Deep Underground with Raul Groom

Thursday, October 14, 2004

Over a long season, they say the bad calls even out. After the first debate I thought Kerry won a clear but competitive decision. In the days following, the media turned it into something resembling a rout.

Last night, Kerry absolutely punished Bush and basically mopped the floor with him. It was close for maybe 15 minutes and then Bush fell off the map entirely and essentially just died up there. It was almost painful for me to watch, and, in case you're just joining us, I cannot stand the man. But I was really feeling sorry for him as he stood up there just looking terrible and letting everyone on his team down.

So today, I'm seeing coverage basically calling it a close but clear decision for Kerry. I guess at least we've all got the same scorecard now, one Kerry UD 12, one Kerry SD 12, and one Kerry TKO 5.

There were two really, really awful things about Bush's performance. One was Bush's horrible handling of the really easy questions. I remember watching baseball with my Dad when I was younger, and when one of his rotisserie players was up at the plate, and he would take a second-tier fastball down the middle on a 3-1 count, my dad would say "that was the pitch to hit, Tim." And then the next pitch would be some offspeed thing low and away and the guy would ground out to second.

To me, that was Bush on the "how does your faith affect your decision making?" question. I had just then begun to believe that Bush had absolutely no way of clawing his way back into the debate. Then when that question came, I thought "oh, no, here it is. He's going to knock this one out of the park."

And yet Bush's answer was rambling and uninspired. How hard is it to be passionate about religion when you're a fucking religious fundamentalist? Just off the top of my head, here's an answer. "Bob, I'm glad you asked that question, because it's important to recognize when you have an important job like President of the United States, that there is something that's bigger than even the great responsibilities that come with that hallowed office. When I have to make a tough decision, like my decision to put troops in harm's way, after I've weighed the evidence and decided that military action is right for America, I go into a quiet room and I pray. I pray because even though I know in my head that committing troops is the right choice, the only choice, the awesome responsibility still leaves me with a heavy heart. I knew that some of the brave men and women I sent to Afghanistan and Iraq wouldn't make it home. And so I asked God to give me the strength to do what was right, and I thank God every day for giving me that strength to keep America safe from harm. But it's also important as President to recognize that everyone's beliefs are different, and no matter whether we are Muslim or Jew or Christian or Atheist or Hindu or Buddhist, we all want what's best for America and we all have to find the strength in our own hearts to do what's right. And that's what America is about, all different kinds of people, different faiths and backgrounds, coming together with one goal - to lead the world in hope and strength."

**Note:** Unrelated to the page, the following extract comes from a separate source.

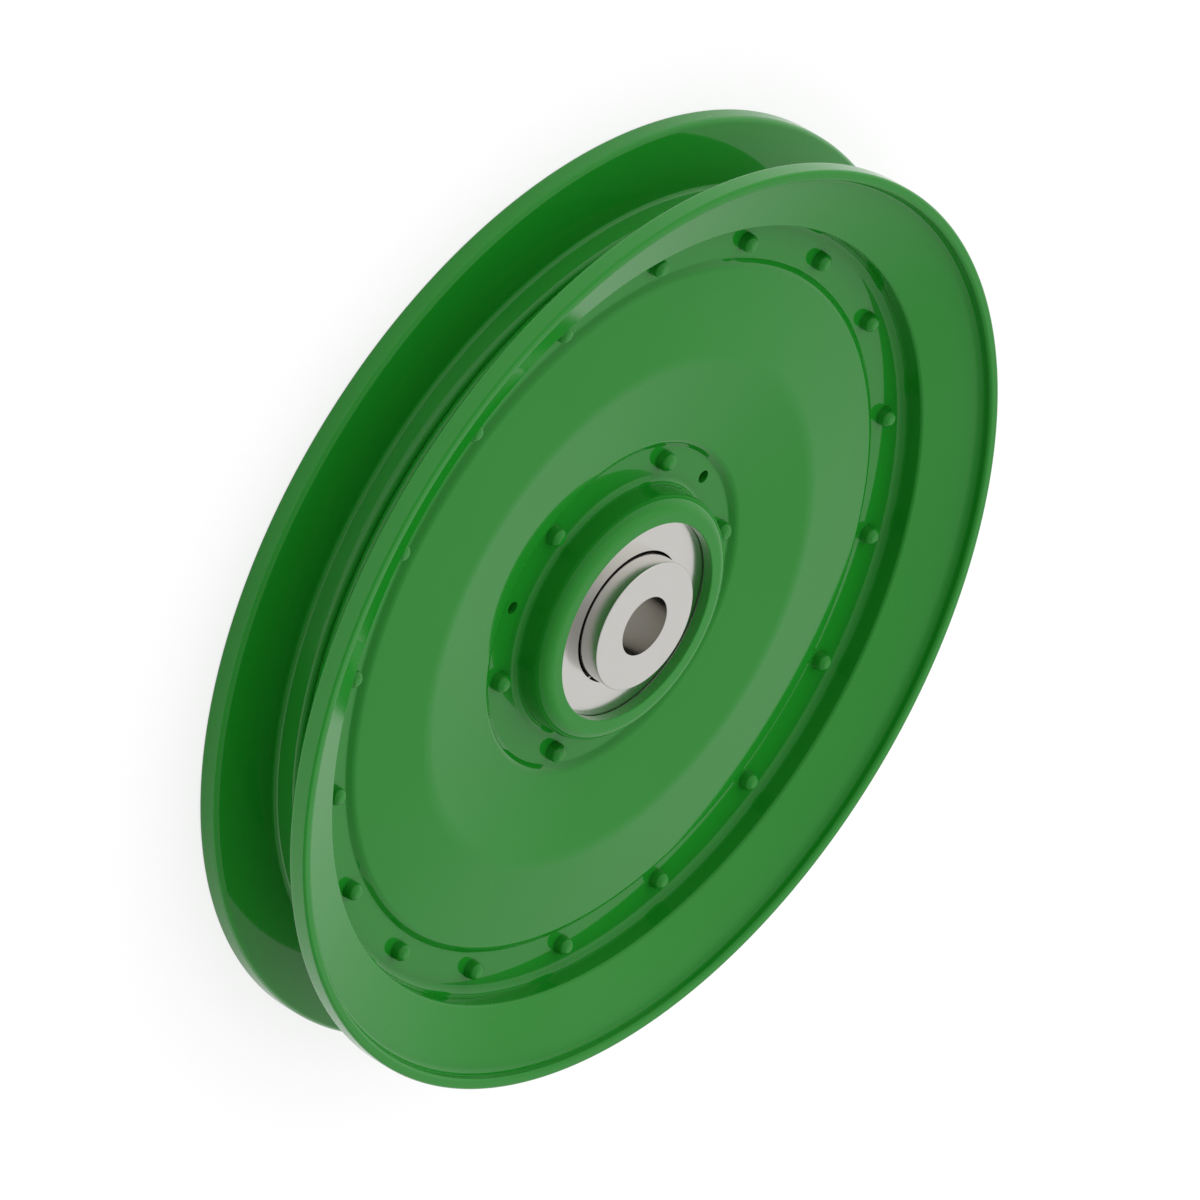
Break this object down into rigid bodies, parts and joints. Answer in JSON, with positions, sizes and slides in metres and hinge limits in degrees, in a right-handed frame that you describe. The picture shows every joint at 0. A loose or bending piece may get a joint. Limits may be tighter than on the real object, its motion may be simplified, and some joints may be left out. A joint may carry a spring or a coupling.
{
  "type": "idler pulley",
  "caption": "Riveted sheet-steel belt idler with a wide V groove, dished web and shielded ball bearing on a flanged bush.",
  "frame": {"origin": "on the axis of rotation, in the parting plane of the two halves, at the middle of the groove", "axes": "+Z along the axis towards the front half, whose face the picture shows; +Y through a point midway between two hub rivets"},
  "size_m": [0.254, 0.254, 0.0358],
  "materials": {
    "green_paint": "glossy enamel",
    "bearing_steel": "ground",
    "polished_balls": "polished",
    "pressed_steel": "pressed",
    "shield_steel": "satin",
    "turned_steel": "fine turned"
  },
  "bodies": {
    "spindle": {"front_bush": "turned_steel", "rear_bush": "turned_steel", "inner_ring": "bearing_steel"},
    "pulley": {"front_half": "green_paint", "rear_half": "green_paint", "band_rivets": "green_paint", "hub_rivets": "green_paint", "outer_ring": "bearing_steel", "front_shield": "shield_steel", "rear_shield": "shield_steel"},
    "cage": {"front_cage": "pressed_steel", "rear_cage": "pressed_steel", "cage_rivets": "pressed_steel", "ball_1": "polished_balls", "ball_2": "polished_balls", "ball_3": "polished_balls", "ball_4": "polished_balls", "ball_5": "polished_balls", "ball_6": "polished_balls", "ball_7": "polished_balls"}
  },
  "joints": [
    {"name": "pulley_spin", "type": "hinge", "parent": "spindle", "child": "pulley", "pos_m": [0, 0, 0], "axis": [0, 0, 1], "continuous": true},
    {"name": "cage_spin", "type": "hinge", "parent": "spindle", "child": "cage", "pos_m": [0, 0, 0], "axis": [0, 0, 1], "continuous": true}
  ],
  "couplings": [
    {"joint": "cage_spin", "follows": "pulley_spin", "ratio": 0.6292}
  ]
}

See how easy that is? Now obviously an answer like that is not going to focus-group well with Atheists. But what percentage of the Atheist vote is Bush expecting, exactly? Shouldn't he have taken that opportunity to get in that zone that he gets in in front of purely friendly audiences, knowing that a huge percentage of the country is going to identify with that "I'm just a regular guy but I get great strength from God" schtick?

So that's one thing that was really bad. The other was the closing statement. Kerry's took fifteen seconds or so to really get off the ground, but he turned it into something at least approaching good TV. Bush's closing statement was one of the worst pieces of crap I've ever seen. I was literally flopping around on the floor with laughter as he was delivering his wooden, somber "I'm optimistic" hogwash. That's the last time a large number of people are going to see Bush on TV answering questions. And what did Bush do with his last two minutes, when he was allowed to say WHATEVER he wanted? He did what he'd done for most of the previous 88 minutes - he looked like a boy trying to do a man's job.

In college football games, there are a lot of bad matchups on the schedule, and usually there is a moment about the middle of the second quarter where you start to realize that one of the teams brought a knife to a gun fight. I got that feeling last night from Bush. It's like I've being saying, amid the howls to the contrary from the right wing - John Kerry is a first-tier candidate, and Bush just isn't.

Kerry in a walkover. Have I mentioned that before?